» PROBLEM STATEMENT
Copy exactly, please, the lines of the data from its start through the line containing "addSideGuards(bed);".

» DATA LINES
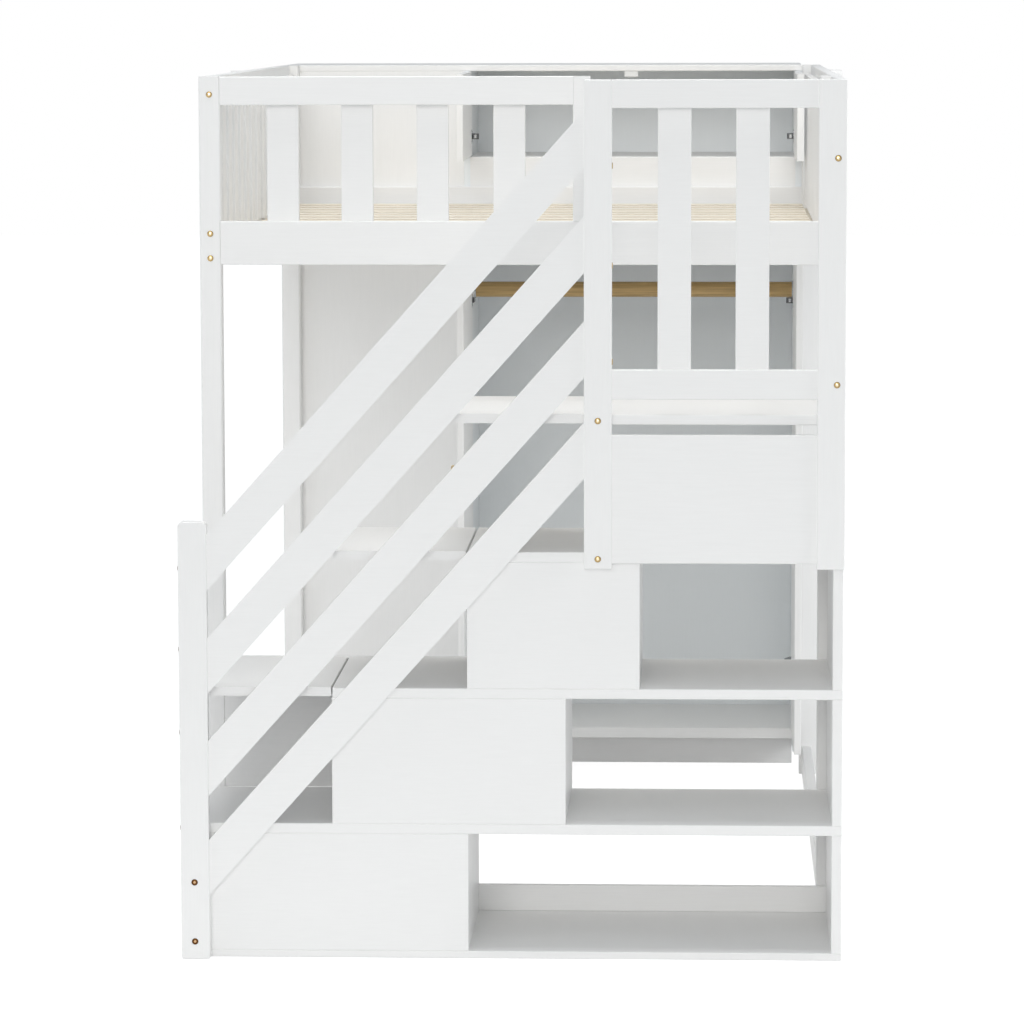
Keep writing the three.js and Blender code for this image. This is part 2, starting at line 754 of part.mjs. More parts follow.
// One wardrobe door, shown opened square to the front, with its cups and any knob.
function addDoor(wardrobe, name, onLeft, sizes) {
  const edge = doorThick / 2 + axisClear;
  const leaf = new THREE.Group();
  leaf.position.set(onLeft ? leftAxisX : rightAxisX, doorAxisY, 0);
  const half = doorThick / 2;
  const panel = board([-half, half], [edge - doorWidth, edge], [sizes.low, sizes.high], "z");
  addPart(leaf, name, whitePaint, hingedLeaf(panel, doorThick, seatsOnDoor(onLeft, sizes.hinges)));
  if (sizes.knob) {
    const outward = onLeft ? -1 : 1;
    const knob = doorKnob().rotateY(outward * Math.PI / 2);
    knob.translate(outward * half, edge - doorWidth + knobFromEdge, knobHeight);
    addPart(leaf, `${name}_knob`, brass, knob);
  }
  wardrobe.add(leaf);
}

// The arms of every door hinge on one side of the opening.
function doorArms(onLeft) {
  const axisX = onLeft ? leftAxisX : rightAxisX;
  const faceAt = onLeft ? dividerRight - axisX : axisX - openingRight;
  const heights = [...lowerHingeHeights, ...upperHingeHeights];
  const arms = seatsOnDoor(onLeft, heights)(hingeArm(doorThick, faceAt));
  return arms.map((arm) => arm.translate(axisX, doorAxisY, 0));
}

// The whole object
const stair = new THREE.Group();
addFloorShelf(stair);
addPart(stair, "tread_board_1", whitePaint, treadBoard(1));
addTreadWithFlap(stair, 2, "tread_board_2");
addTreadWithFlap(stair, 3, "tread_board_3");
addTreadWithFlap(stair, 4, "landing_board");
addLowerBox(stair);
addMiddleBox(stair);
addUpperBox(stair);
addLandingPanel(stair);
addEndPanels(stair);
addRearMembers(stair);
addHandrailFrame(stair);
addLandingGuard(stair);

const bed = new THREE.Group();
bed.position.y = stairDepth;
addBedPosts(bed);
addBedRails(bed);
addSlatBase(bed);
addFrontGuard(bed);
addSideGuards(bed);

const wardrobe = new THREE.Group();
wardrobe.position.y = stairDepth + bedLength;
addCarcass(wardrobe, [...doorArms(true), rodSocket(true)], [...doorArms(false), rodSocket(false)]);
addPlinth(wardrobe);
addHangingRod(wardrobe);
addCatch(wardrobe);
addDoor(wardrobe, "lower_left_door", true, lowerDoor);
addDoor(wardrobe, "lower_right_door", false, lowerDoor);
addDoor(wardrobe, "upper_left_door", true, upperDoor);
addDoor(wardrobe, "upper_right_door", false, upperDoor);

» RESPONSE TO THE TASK
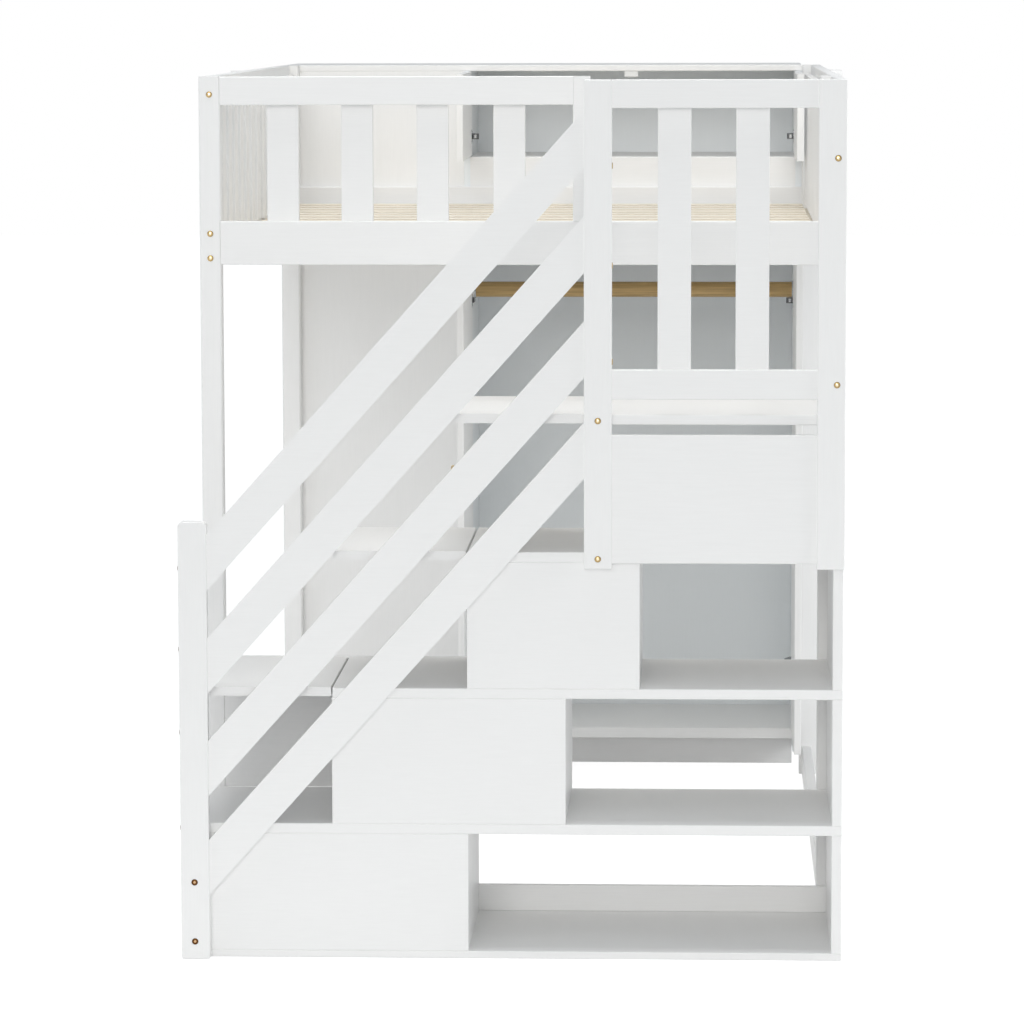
Keep writing the three.js and Blender code for this image. This is part 2, starting at line 754 of part.mjs. More parts follow.
// One wardrobe door, shown opened square to the front, with its cups and any knob.
function addDoor(wardrobe, name, onLeft, sizes) {
  const edge = doorThick / 2 + axisClear;
  const leaf = new THREE.Group();
  leaf.position.set(onLeft ? leftAxisX : rightAxisX, doorAxisY, 0);
  const half = doorThick / 2;
  const panel = board([-half, half], [edge - doorWidth, edge], [sizes.low, sizes.high], "z");
  addPart(leaf, name, whitePaint, hingedLeaf(panel, doorThick, seatsOnDoor(onLeft, sizes.hinges)));
  if (sizes.knob) {
    const outward = onLeft ? -1 : 1;
    const knob = doorKnob().rotateY(outward * Math.PI / 2);
    knob.translate(outward * half, edge - doorWidth + knobFromEdge, knobHeight);
    addPart(leaf, `${name}_knob`, brass, knob);
  }
  wardrobe.add(leaf);
}

// The arms of every door hinge on one side of the opening.
function doorArms(onLeft) {
  const axisX = onLeft ? leftAxisX : rightAxisX;
  const faceAt = onLeft ? dividerRight - axisX : axisX - openingRight;
  const heights = [...lowerHingeHeights, ...upperHingeHeights];
  const arms = seatsOnDoor(onLeft, heights)(hingeArm(doorThick, faceAt));
  return arms.map((arm) => arm.translate(axisX, doorAxisY, 0));
}

// The whole object
const stair = new THREE.Group();
addFloorShelf(stair);
addPart(stair, "tread_board_1", whitePaint, treadBoard(1));
addTreadWithFlap(stair, 2, "tread_board_2");
addTreadWithFlap(stair, 3, "tread_board_3");
addTreadWithFlap(stair, 4, "landing_board");
addLowerBox(stair);
addMiddleBox(stair);
addUpperBox(stair);
addLandingPanel(stair);
addEndPanels(stair);
addRearMembers(stair);
addHandrailFrame(stair);
addLandingGuard(stair);

const bed = new THREE.Group();
bed.position.y = stairDepth;
addBedPosts(bed);
addBedRails(bed);
addSlatBase(bed);
addFrontGuard(bed);
addSideGuards(bed);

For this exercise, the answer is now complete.